With the campaign for U.S. Senate winding up in Connecticut soon, there’s been lots of chatter about Linda McMahon’s role with the WWE.
I’ll leave it for others to analyze political issues arising from her relationship with the WWE, if any, but her relationship with the company provides an interesting backdrop to talk about independent contractor agreements.
Indeed, while Ms. McMahon’s relationship was covered, in part, by an employment contract, part of her relationship was covered under a "Booking Contract" — something the company uses for professional wrestlers. The contract, effective February 15, 2000, can be downloaded here.
Yes, Ms. McMahon signed a booking contract in the same fashion that professional wrestlers do. (Lest you think that Ms. McMahon’s contract was unique, there are also booking contracts for Shane McMahon and Vincent McMahon.)

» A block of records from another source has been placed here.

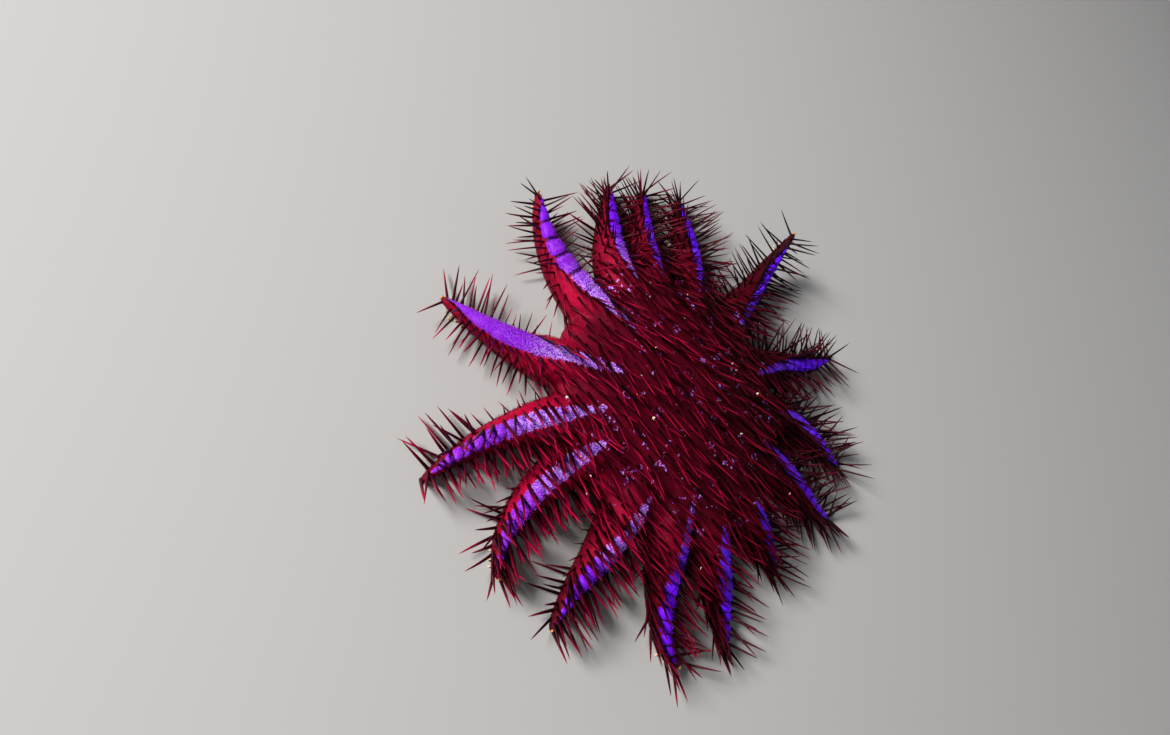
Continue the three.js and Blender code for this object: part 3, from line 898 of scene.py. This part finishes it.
def markings_group():
    """Colour of the star's skin: crimson with a violet band along each arm and violet specks over
    the disc, with a painted light falloff and painted shade on the disc and in the band's creases.
    Also gives the band's mask."""
    sockets = [
        ("Crimson", "NodeSocketColor", CRIMSON),
        ("Dark Crimson", "NodeSocketColor", SHADE_AND_MOTTLE_CRIMSON),
        ("Violet", "NodeSocketColor", VIOLET),
        ("Shade Side Violet", "NodeSocketColor", SHADE_SIDE_VIOLET),
        ("Lavender", "NodeSocketColor", LAVENDER),
        ("Crease Shade", "NodeSocketColor", CREASE_SHADE),
        ("Rounding", "NodeSocketFloat", 0.8),
        ("Speckle", "NodeSocketFloat", 0.565),
    ]
    t = Tree("markings", "ShaderNodeTree", sockets)
    place = t.add("ShaderNodeTexCoord").outputs["Object"]
    share = t.attribute("share")
    # the painted light falloff stored on the skin
    bright = t.attribute("bright")
    coarse = t.noise(place, 120.0, 3.0)
    grain = t.add("ShaderNodeTexVoronoi", {"Vector": place, "Scale": 950.0}).outputs["Distance"]
    papulae = t.ramp(grain, 0.78, 0.33)
    outer = t.ramp(share, 0.3, 0.6)
    from_middle = t.math("SUBTRACT", t.math("FRACT", t.attribute("crease")), 0.5)
    from_middle = t.math("ABSOLUTE", from_middle)
    mask = band_mask(t, place, share, from_middle, outer)
    banded = band_colour(t, share, bright, from_middle, outer, coarse, papulae)
    body = body_colour(t, place, share, bright, coarse, papulae)
    t.output("Color", "NodeSocketColor", t.mix(mask, body, banded))
    t.output("Band", "NodeSocketFloat", mask)
    return t.tree


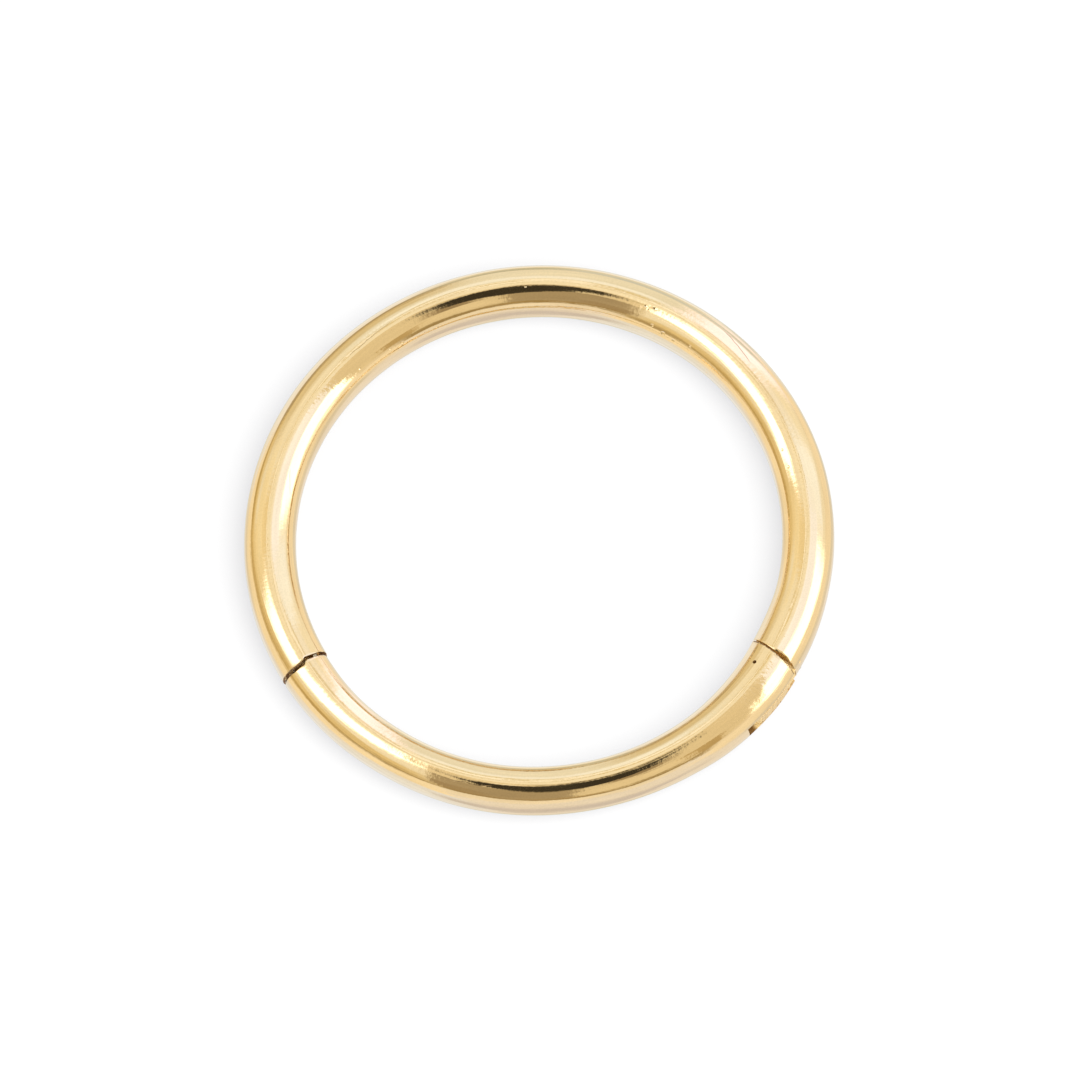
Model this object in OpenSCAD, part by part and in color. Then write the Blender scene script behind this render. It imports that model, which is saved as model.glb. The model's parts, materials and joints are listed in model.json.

So what services was Ms. McMahon to perform? According to the contract, she granted WWE exclusively "the right to engage [her] performance in wrestling matches at professional wrestling exhibitions, as well as appearances of any type at other events, engagements or entertainment
programs in which [she] performs services as a professional wrestler,entertainer or otherwise directed by [WWE] in its sole discretion…"
The WWE was hardly charged a fortune for her services at least initially. Under Paragraph 7.2, Ms. McMahon was to receive a percentage of gross receipts from any "House Shows" (at no less than $150 per appearance) or $50 for each day of television taping for broadcast.
The contract mirrors many of the same provisions found in the contracts that various professional wrestlers had with WWE.
Indeed, because of those similarities, there are some unusual interactions. For example, according to Paragraph 9.2, Ms. McMahon was responsible for her own conditioning and training and "maintenance of wrestling skills." She was also recommended to "obtain health, life and/or disability insurance to provide benefits in the event of physical injury arising out of [her] professional activities", though it is hard to imagine that the WWE didn’t already provide this to her in her role as CEO.
Moreover, because Ms. McMahon was also acting as President and CEO at the time, any notices to the "company" about the agreement had to be sent to the company care of herself (Paragraph 13.6). Notably, though, the contract was signed by another person on behalf of the company.
As I’ve commented before, the contracts that WWE uses have been upheld time and again as valid and anyone looking for an example of independent contractor contact that has been crafted to meet the particular position would be well served by reviewing the ones that WWE uses. Ms. McMahon’s booking contract with the WWE has examples of such provisions and for that reason, it is worth reviewing if you or your company uses independent contractors.